SET PROBLEM
Reproduce only the lines of the material below that start at the line containing "Write part 3 of the three.js" and stop at the line containing "face.material_index = ink". Keep both end lines.

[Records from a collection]
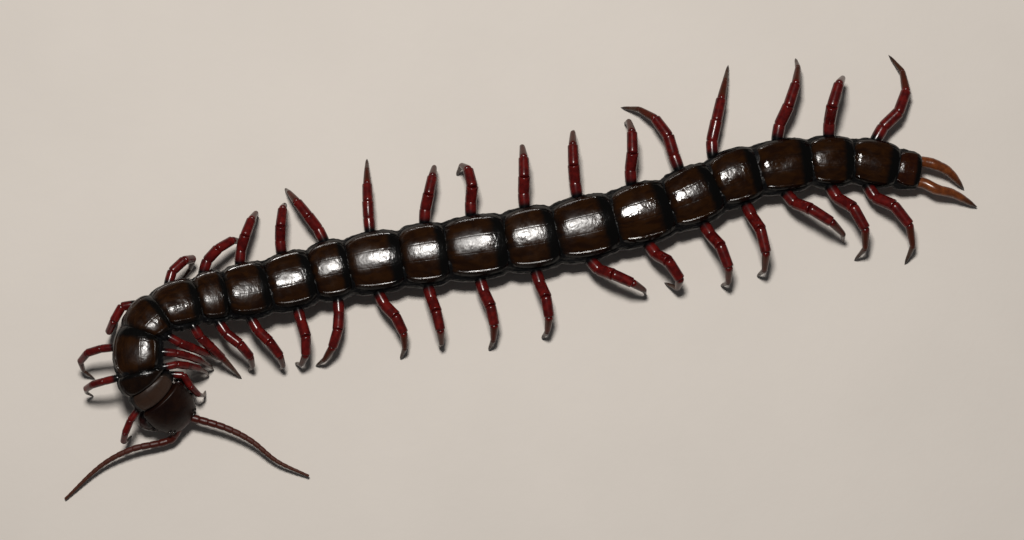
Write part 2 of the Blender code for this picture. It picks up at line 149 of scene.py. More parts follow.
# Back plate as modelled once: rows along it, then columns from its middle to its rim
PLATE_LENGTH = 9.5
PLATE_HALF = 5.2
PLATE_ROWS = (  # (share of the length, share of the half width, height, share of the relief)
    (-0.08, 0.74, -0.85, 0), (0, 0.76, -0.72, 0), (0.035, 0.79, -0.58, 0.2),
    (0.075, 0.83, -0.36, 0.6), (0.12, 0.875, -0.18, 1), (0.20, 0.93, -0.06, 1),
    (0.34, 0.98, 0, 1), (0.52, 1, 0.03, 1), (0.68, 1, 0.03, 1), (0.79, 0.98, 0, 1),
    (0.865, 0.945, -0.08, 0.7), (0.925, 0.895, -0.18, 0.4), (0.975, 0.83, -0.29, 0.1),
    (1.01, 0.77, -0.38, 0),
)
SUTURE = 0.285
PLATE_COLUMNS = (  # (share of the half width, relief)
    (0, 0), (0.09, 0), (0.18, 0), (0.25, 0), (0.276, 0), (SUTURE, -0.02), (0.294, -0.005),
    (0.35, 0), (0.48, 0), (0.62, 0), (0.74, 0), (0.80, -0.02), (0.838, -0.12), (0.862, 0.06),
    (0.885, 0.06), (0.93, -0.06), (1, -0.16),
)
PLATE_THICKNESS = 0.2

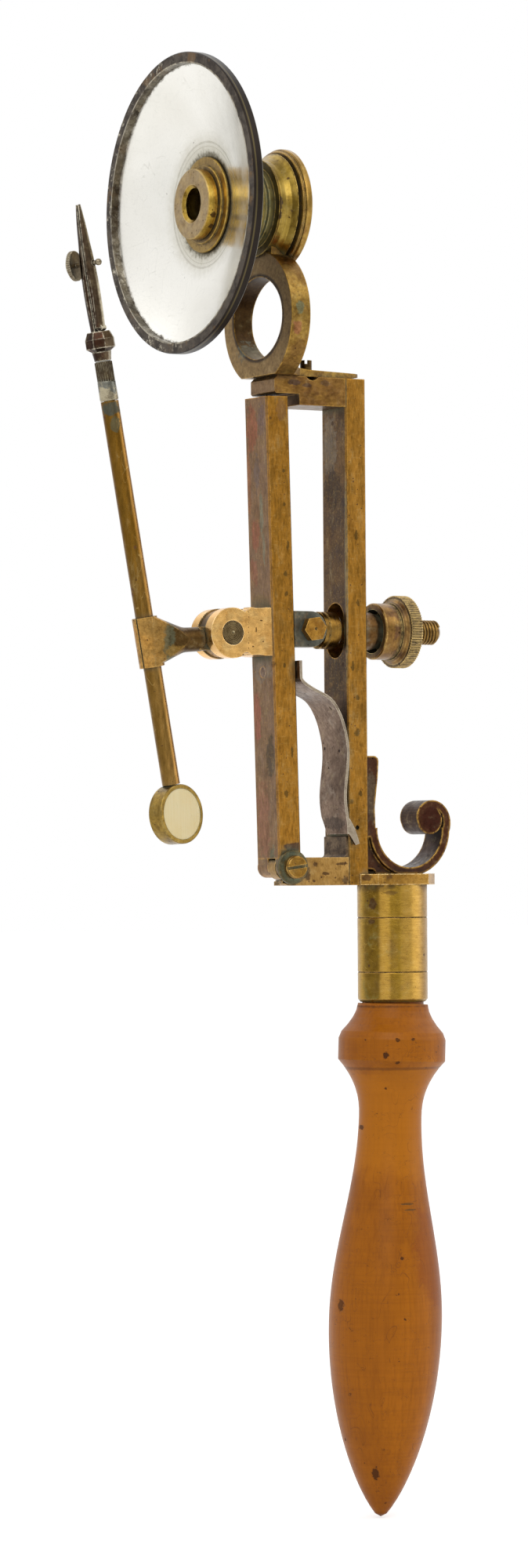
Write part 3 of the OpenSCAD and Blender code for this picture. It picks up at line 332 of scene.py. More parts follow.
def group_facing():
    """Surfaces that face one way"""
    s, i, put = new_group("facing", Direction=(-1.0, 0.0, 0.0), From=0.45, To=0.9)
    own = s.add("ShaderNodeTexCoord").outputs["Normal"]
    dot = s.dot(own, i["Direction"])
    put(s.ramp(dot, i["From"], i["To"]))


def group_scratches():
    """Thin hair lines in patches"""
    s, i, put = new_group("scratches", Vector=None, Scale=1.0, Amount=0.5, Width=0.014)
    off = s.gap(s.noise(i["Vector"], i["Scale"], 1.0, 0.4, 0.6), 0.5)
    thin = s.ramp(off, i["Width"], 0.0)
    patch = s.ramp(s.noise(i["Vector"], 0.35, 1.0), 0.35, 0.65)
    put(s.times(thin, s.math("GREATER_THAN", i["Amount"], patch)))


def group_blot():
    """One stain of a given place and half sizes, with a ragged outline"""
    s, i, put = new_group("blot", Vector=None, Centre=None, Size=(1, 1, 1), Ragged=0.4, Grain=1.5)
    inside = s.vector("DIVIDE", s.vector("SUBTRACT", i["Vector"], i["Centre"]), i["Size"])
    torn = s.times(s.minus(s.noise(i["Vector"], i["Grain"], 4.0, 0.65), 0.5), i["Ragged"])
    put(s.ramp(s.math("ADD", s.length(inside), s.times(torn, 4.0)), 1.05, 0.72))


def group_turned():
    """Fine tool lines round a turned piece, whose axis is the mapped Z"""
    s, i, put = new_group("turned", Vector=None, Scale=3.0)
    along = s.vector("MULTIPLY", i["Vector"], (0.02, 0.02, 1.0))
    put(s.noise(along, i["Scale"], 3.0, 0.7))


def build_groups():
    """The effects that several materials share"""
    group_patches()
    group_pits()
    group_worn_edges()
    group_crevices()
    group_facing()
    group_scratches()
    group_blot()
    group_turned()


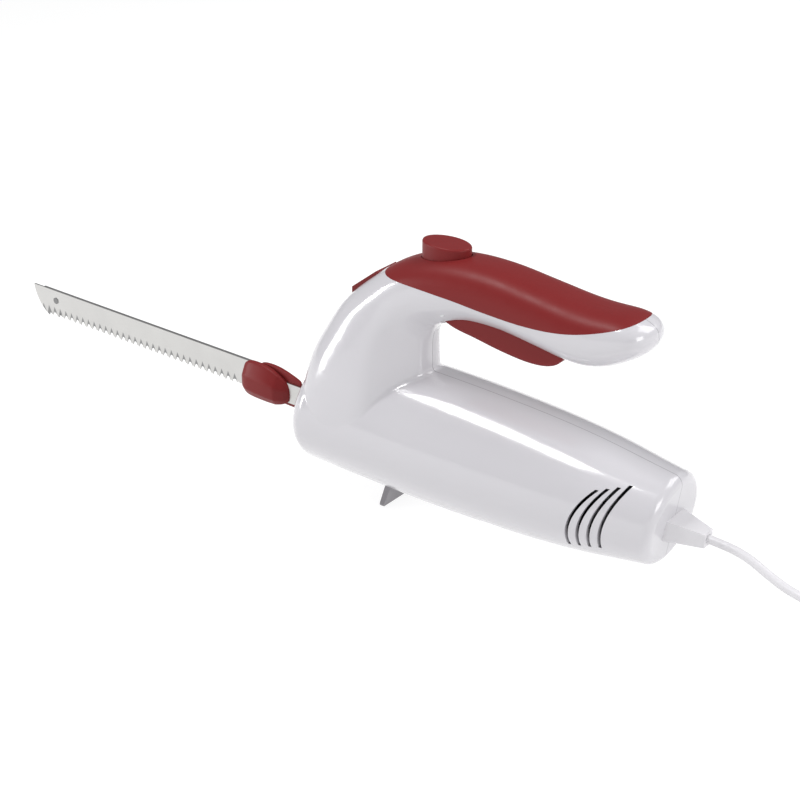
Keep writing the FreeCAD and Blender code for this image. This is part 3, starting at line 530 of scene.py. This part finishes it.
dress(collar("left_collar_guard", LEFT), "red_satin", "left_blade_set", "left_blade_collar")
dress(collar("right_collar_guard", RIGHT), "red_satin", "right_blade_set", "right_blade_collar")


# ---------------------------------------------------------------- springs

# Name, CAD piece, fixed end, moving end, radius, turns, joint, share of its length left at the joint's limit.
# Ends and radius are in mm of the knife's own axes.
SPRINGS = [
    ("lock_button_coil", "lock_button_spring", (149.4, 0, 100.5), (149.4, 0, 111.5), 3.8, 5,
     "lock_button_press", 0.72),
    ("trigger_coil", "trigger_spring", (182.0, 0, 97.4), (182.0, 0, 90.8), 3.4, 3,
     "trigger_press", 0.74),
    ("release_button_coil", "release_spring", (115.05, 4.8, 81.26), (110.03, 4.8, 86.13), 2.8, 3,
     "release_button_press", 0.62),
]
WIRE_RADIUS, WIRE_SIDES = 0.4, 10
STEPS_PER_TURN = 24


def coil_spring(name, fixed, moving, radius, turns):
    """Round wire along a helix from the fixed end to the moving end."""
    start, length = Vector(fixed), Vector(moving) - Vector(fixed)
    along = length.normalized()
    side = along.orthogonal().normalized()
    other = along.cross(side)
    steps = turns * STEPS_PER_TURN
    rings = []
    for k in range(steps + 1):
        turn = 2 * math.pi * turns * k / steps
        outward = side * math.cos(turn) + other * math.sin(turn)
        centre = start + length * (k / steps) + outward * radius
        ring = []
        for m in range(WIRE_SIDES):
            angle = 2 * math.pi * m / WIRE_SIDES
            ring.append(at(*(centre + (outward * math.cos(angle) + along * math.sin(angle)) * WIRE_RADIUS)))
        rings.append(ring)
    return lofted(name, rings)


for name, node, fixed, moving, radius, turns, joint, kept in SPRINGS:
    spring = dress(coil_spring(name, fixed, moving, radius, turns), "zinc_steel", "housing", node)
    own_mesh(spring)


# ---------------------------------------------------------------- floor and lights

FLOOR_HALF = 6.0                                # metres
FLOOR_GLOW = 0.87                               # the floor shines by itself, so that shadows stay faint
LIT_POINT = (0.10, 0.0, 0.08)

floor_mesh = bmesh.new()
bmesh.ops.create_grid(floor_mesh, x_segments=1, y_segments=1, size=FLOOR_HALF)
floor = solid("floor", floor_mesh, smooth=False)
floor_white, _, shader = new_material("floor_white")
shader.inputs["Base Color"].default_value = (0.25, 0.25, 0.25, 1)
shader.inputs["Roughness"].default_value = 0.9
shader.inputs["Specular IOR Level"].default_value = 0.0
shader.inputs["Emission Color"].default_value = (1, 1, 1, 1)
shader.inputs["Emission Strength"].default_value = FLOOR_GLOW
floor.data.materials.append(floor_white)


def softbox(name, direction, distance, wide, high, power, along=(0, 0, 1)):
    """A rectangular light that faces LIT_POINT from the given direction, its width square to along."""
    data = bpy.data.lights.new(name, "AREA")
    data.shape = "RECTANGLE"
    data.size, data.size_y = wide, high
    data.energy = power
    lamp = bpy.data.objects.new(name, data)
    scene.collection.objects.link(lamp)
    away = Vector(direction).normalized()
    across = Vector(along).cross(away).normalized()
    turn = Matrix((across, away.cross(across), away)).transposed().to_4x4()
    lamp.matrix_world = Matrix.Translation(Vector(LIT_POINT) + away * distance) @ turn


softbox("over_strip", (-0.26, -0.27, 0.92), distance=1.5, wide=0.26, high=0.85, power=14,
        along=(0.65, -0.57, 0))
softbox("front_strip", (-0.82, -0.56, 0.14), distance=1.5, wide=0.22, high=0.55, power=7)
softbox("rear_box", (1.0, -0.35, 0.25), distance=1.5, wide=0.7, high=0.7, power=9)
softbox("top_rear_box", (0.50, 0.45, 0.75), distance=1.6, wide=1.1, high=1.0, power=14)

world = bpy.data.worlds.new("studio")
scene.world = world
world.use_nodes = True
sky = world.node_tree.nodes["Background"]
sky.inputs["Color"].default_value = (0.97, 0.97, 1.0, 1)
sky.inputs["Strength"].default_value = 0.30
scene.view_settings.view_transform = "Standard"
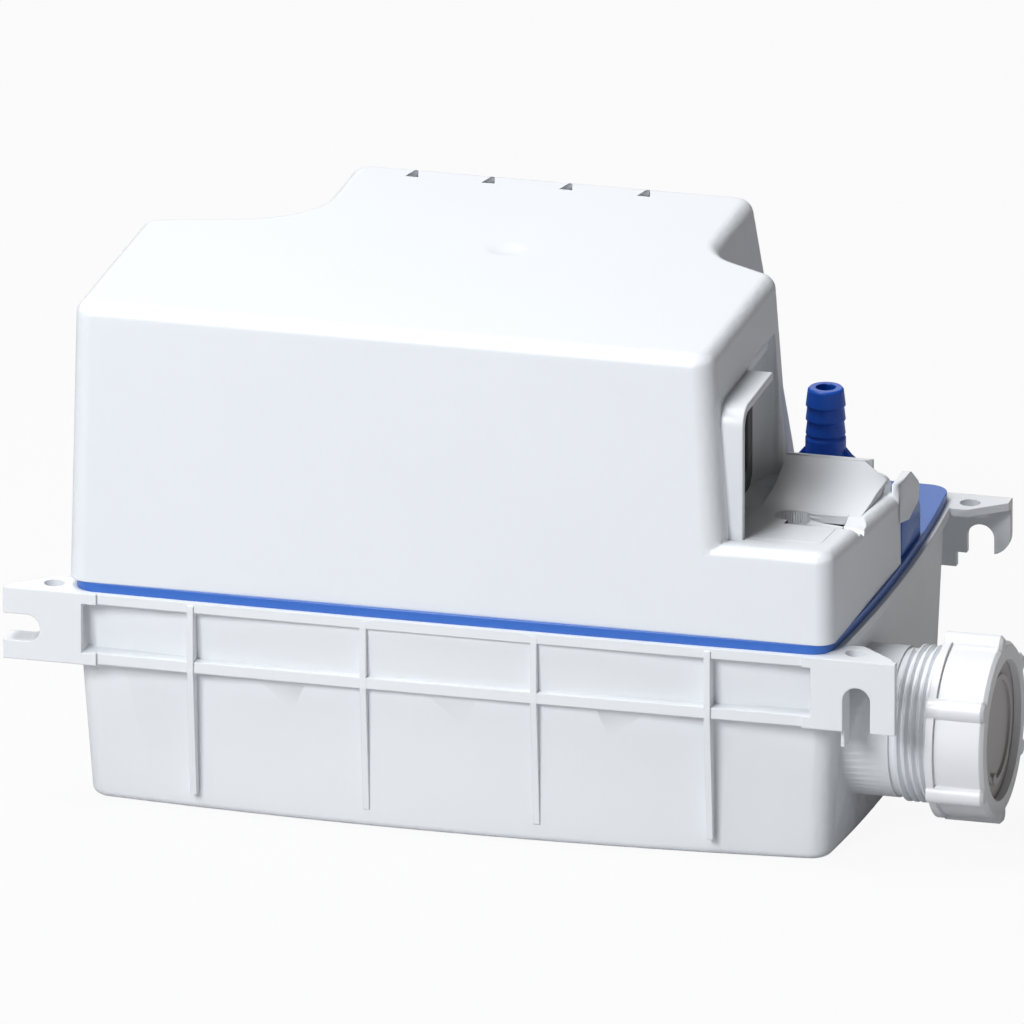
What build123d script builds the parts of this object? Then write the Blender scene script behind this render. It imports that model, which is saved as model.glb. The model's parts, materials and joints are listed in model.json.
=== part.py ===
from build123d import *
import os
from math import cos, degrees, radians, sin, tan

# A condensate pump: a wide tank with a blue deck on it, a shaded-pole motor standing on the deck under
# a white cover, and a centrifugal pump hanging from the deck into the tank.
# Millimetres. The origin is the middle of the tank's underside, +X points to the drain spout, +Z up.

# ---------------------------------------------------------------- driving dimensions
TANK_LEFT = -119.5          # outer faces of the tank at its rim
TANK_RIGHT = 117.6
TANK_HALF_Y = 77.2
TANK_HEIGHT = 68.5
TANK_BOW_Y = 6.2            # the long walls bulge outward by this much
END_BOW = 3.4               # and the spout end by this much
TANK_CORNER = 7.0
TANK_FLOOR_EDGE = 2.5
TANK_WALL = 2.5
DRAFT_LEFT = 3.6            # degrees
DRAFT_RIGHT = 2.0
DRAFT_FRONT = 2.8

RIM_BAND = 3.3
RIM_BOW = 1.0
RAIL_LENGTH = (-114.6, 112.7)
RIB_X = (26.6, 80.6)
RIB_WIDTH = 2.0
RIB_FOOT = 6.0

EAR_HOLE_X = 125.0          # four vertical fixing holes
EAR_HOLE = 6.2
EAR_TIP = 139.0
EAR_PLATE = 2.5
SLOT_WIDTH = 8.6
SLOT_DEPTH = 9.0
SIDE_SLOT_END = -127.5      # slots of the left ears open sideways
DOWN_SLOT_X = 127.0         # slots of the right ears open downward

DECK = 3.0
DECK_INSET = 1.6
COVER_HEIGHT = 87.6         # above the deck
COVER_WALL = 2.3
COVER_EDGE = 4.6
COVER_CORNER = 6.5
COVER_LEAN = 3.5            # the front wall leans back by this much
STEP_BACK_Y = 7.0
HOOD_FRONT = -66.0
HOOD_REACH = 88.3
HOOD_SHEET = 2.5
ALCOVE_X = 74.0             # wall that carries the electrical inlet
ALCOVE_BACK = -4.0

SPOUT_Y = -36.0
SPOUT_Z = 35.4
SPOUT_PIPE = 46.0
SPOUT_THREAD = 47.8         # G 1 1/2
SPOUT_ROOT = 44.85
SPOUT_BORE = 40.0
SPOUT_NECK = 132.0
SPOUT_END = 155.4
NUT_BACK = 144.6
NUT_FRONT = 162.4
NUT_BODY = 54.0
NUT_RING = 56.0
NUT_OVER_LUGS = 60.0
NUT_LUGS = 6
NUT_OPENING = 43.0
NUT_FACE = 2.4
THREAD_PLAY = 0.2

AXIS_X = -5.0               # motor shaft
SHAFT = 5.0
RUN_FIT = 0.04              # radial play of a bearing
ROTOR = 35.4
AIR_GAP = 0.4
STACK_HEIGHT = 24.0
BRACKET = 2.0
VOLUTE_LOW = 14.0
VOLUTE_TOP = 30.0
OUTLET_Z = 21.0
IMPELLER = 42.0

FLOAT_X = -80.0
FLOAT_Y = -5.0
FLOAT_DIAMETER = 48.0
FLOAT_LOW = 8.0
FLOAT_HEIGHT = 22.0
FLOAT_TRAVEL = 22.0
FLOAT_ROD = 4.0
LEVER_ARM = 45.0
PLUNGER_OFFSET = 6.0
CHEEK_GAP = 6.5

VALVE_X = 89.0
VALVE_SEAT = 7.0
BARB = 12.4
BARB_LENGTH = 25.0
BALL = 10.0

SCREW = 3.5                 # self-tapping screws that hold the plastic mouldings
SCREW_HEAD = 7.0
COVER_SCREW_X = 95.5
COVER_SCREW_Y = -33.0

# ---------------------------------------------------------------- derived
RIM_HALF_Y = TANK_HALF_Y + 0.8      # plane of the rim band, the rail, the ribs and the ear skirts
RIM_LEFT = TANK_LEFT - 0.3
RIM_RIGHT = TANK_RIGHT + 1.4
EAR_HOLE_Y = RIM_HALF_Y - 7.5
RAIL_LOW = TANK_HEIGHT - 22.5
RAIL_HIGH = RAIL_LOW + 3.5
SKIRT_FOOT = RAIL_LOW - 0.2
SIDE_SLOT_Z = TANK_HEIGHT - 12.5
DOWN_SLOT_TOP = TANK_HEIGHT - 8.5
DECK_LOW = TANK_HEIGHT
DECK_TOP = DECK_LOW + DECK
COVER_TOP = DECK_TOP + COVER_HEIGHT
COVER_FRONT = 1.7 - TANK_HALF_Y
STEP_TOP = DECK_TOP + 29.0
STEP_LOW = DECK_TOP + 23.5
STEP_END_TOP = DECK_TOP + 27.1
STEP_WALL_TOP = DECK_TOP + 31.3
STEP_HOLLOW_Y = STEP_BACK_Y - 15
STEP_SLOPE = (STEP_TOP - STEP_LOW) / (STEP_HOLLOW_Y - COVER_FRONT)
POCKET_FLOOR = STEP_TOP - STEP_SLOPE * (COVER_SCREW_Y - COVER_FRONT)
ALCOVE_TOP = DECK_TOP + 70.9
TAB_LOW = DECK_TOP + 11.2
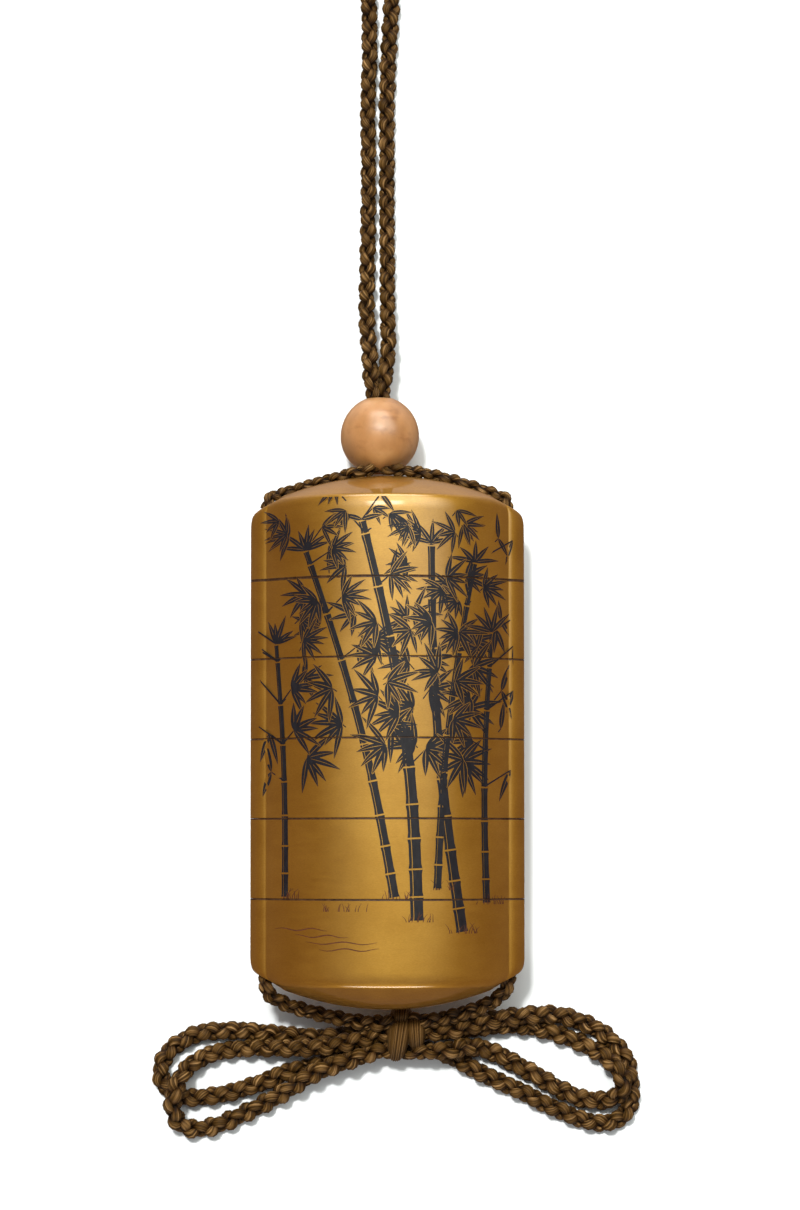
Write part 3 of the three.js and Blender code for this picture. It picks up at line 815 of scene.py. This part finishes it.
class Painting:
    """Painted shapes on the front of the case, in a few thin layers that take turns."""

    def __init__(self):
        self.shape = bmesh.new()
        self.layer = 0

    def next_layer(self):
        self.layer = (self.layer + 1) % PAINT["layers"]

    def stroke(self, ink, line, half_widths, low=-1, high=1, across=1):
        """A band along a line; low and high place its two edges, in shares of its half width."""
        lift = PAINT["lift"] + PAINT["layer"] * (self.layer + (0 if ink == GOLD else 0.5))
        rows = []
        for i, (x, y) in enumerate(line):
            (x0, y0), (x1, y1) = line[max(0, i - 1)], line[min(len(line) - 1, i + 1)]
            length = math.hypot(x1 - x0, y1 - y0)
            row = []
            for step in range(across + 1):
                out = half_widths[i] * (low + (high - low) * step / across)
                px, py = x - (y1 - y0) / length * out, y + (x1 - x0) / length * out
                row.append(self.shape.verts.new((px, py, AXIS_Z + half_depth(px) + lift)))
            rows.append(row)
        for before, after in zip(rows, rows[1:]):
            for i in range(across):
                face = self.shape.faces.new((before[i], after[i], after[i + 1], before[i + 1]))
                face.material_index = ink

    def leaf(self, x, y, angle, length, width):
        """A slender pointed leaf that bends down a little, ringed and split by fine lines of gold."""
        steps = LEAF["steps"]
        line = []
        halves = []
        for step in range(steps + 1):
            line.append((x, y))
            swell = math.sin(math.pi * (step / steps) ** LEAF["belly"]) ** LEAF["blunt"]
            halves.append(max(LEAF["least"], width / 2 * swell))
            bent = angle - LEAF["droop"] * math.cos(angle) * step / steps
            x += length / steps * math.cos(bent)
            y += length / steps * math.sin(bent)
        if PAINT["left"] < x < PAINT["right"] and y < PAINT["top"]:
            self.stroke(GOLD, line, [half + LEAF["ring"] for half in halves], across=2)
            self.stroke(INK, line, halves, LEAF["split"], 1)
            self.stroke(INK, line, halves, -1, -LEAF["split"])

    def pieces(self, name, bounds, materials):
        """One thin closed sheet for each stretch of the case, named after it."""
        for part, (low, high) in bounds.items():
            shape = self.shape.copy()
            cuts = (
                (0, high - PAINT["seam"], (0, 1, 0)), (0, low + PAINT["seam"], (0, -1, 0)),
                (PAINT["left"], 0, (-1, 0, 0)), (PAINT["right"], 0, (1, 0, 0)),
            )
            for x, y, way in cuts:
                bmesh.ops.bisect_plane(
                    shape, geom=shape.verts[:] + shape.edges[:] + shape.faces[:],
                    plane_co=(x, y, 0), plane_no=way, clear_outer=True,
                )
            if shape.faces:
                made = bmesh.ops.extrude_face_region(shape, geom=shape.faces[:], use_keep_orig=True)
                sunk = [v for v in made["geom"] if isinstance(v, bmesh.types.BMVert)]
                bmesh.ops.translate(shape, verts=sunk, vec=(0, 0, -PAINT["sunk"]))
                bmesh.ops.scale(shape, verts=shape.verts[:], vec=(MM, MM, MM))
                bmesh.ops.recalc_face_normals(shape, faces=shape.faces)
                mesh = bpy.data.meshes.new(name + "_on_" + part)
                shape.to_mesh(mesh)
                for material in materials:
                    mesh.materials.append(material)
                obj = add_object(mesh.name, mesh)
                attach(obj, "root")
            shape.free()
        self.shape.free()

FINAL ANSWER
Write part 3 of the three.js and Blender code for this picture. It picks up at line 815 of scene.py. This part finishes it.
class Painting:
    """Painted shapes on the front of the case, in a few thin layers that take turns."""

    def __init__(self):
        self.shape = bmesh.new()
        self.layer = 0

    def next_layer(self):
        self.layer = (self.layer + 1) % PAINT["layers"]

    def stroke(self, ink, line, half_widths, low=-1, high=1, across=1):
        """A band along a line; low and high place its two edges, in shares of its half width."""
        lift = PAINT["lift"] + PAINT["layer"] * (self.layer + (0 if ink == GOLD else 0.5))
        rows = []
        for i, (x, y) in enumerate(line):
            (x0, y0), (x1, y1) = line[max(0, i - 1)], line[min(len(line) - 1, i + 1)]
            length = math.hypot(x1 - x0, y1 - y0)
            row = []
            for step in range(across + 1):
                out = half_widths[i] * (low + (high - low) * step / across)
                px, py = x - (y1 - y0) / length * out, y + (x1 - x0) / length * out
                row.append(self.shape.verts.new((px, py, AXIS_Z + half_depth(px) + lift)))
            rows.append(row)
        for before, after in zip(rows, rows[1:]):
            for i in range(across):
                face = self.shape.faces.new((before[i], after[i], after[i + 1], before[i + 1]))
                face.material_index = ink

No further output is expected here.